Why I Love Outdated: Why Dating Is Ruining Your Love Life [Culturelicious]
By Sexual Correspondent Andrea (AJ) Plaid
MTV ruined my mom’s hope for the Good Black Life for me, she said: Black husband, Black children, Black neighborhood. All because of the pretty white boys dancing and singing before my eyes as my hormones coursed through my adolescent body.
She was right…sort of.
I’ve had lovers of various hues in my life, but my long-term partners were white—including my ex-husband. I just knew that my love life would not be monoracial. Duran Duran and Adam Ant simply sealed that fate.
When I tried to find advice to help guide me on that path—my mom certainly didn’t and couldn’t help, since she dated and married only Black men—I read Essence. No help there: while I was dating the rainbow, Essence touted various admonitions on how to achieve the Good Black Life, including the Kente cloth-themed wedding. The advice and articles about interracial dating treated those relationships as, at best, aberrations.
Cosmo? Glamour? Beyond some “general” advice on “how to catch a man,” it was some variation of planning romantic evenings and Kegel exercises.

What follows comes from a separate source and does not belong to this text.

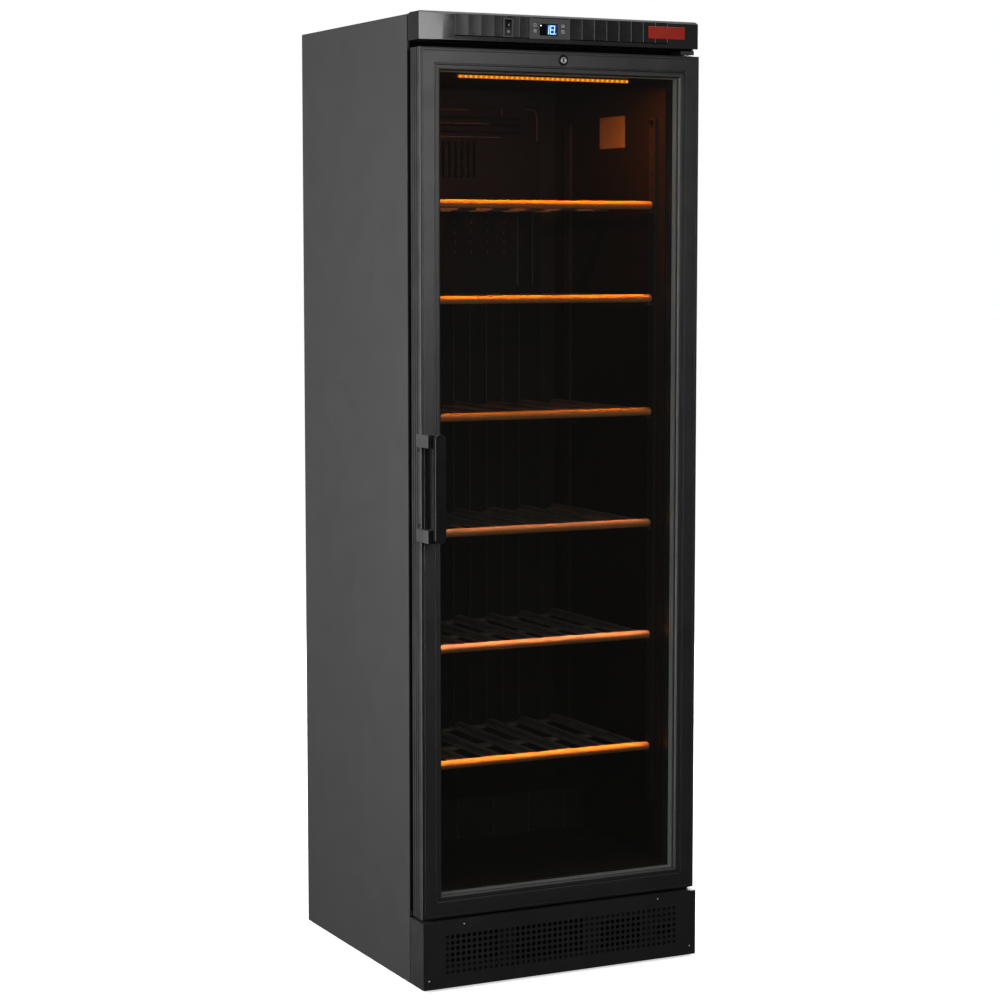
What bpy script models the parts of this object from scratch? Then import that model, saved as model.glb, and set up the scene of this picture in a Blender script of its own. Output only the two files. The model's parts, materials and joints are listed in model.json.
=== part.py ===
"""Upright wine cooler with a glass door: a steel casing foamed to a black liner, six pull-out
racks, a hinged double-glazed door with a lock and a side handle, a control panel along the top,
a plinth grille, and the cooling circuit behind and below the cavity.

Metres, +Z up, the front faces -Y. The origin is on the floor, under the middle of the overall box.
"""

import math

import bmesh
import bpy
from mathutils import Matrix, Vector

# --- Overall size -------------------------------------------------------------------------------
WIDTH = 0.595
HEIGHT = 1.840
DEPTH = 0.642
HALF_WIDTH = WIDTH / 2
GAP = 0.0003  # left between pieces that touch

# --- Planes from front to back ------------------------------------------------------------------
HANDLE_FRONT = -DEPTH / 2
DOOR_FRONT = HANDLE_FRONT + 0.047
PLINTH_FRONT = DOOR_FRONT - 0.008
HEADER_FRONT = DOOR_FRONT + 0.004
CABINET_FRONT = DOOR_FRONT + 0.055
CABINET_BACK = DOOR_FRONT + 0.574
CAVITY_BACK = CABINET_BACK - 0.055

# --- Levels from the floor up -------------------------------------------------------------------
SKIRT_BOTTOM = 0.005
BASE_BOTTOM = 0.009
PLINTH_TOP = 0.1345
DOOR_BOTTOM = 0.140
DOOR_TOP = 1.774
HEADER_BOTTOM = 1.788
CASING_TOP = 1.837
FOAM_BOTTOM = 0.147
MACHINE_ROOM_TOP = 0.236
CAVITY_BOTTOM = 0.187
CAVITY_TOP = 1.733
STEP_TOP = 0.275
STEP_FRONT = CAVITY_BACK - 0.135

# --- Sheet, liner and cavity --------------------------------------------------------------------
SHEET = 0.0015
LINER = 0.002
CAVITY_HALF_WIDTH = 0.254
INSIDE_CASING = HALF_WIDTH - SHEET - GAP

# --- Door ---------------------------------------------------------------------------------------
DOOR_THICKNESS = 0.044
DOOR_HALF_WIDTH = 0.296
DOOR_MIDDLE = (DOOR_BOTTOM + DOOR_TOP) / 2
DOOR_HALF_HEIGHT = (DOOR_TOP - DOOR_BOTTOM) / 2
HINGE_X = 0.280
HINGE_Y = DOOR_FRONT + 0.025
GLASS_INSET = 0.0342
PANE = 0.004
OUTER_PANE_DEPTH = 0.0085
INNER_PANE_DEPTH = 0.0262
LOCK_Z = 1.7577
LOCK_RADIUS = 0.0072
LOCK_STAND = 0.0025
KEYWAY = (0.0012, 0.006)
KEYWAY_DEPTH = 0.006

# --- Hinges -------------------------------------------------------------------------------------
HINGE_PLATE_X = (0.262, 0.2915)
HINGE_REACH = 0.013
HINGE_PLATES = {"upper": (1.7775, 1.7845), "lower": (0.1354, 0.1382)}
HINGE_FLANGE_ENDS = {"upper": 1.7755, "lower": 0.100}
HINGE_FLANGE = 0.003
HINGE_PIN_RADIUS = 0.004
HINGE_PIN_LENGTH = 0.018
HINGE_PIN_HEAD = 0.0065
HINGE_BUSH_BORE = 0.00425
HINGE_BUSH_RADIUS = 0.007

# --- Handle on the door's left edge -------------------------------------------------------------
HANDLE_BOTTOM = 0.861
HANDLE_TOP = 1.064
HANDLE_THICKNESS = 0.013
HANDLE_X = (-0.288, -0.2665)
BRACKET_HEIGHT = 0.0245
HANDLE_SCREWS = {"upper": 1.0316, "lower": 0.8910}
HANDLE_SCREW_Y = DOOR_FRONT + 0.010
HANDLE_SCREW_HOLE = 0.0022

# --- Header over the door -----------------------------------------------------------------------
HEADER_HALF_WIDTH = 0.2955
HEADER_CHAMFER = 0.0042
HEADER_WALL = 0.003
KEEPER_HALF_WIDTH = 0.014
KEEPER_Z = (1.7765, 1.786)
KEEPER_WALL = 0.0018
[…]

The first publications about interracial relationships—this was the Multiculti Late 80s and 90s–treated them as cure-alls for personal and institutional racism. I knew better than that, so that literature didn’t quite interest me. And I walked the other way — more like ran across the street and screamed down the alley — when Shahrazad Ali’s pro-intimate partner violence tome Blackman’s Guide to Understanding the Blackwoman became the dating manual and coffeeklatch topic du jour for Black women in the US. Nope, definitely not for me.
When I finally discovered Racialicious a few years ago, I finally found someplace that talked about dating and race, especially interracial dating, that wasn’t full of foolishness. About a couple of years the R ran a post about the racial implications–and racist assumptions–of dating-advice books. And we did a breakdown of how race and racism worked in the online-dating world. And, of course, we ran a series on interracial dating as a response to Essence trying to position them as the Next Cure-All for the Black Woman’s Marriage Crisis.
My biggest takeaway from all of this is—surprise, surprise—the media and some people in our communities deeply participate in the Dating Economics of Not OK. Part of that economy is advertising that having color is not OK, unless you’re planning to date and mate intraracially. (The logic: you’re all the same race, so you two should relate, right?) The realities are infinitely more intricate, but intricate doesn’t sell too well.
So, I’m hoping that Samhita Mukhopadhyay’s book, Outdated: Why Dating Is Ruining Your Love Life becomes a best-seller. Because she not only takes inventory of all those dating-advice books cluttering bookshelves and e-reader lists, she also takes that rarest of inventory: an anti-racist feminist inventory of the whole dating industrial complex.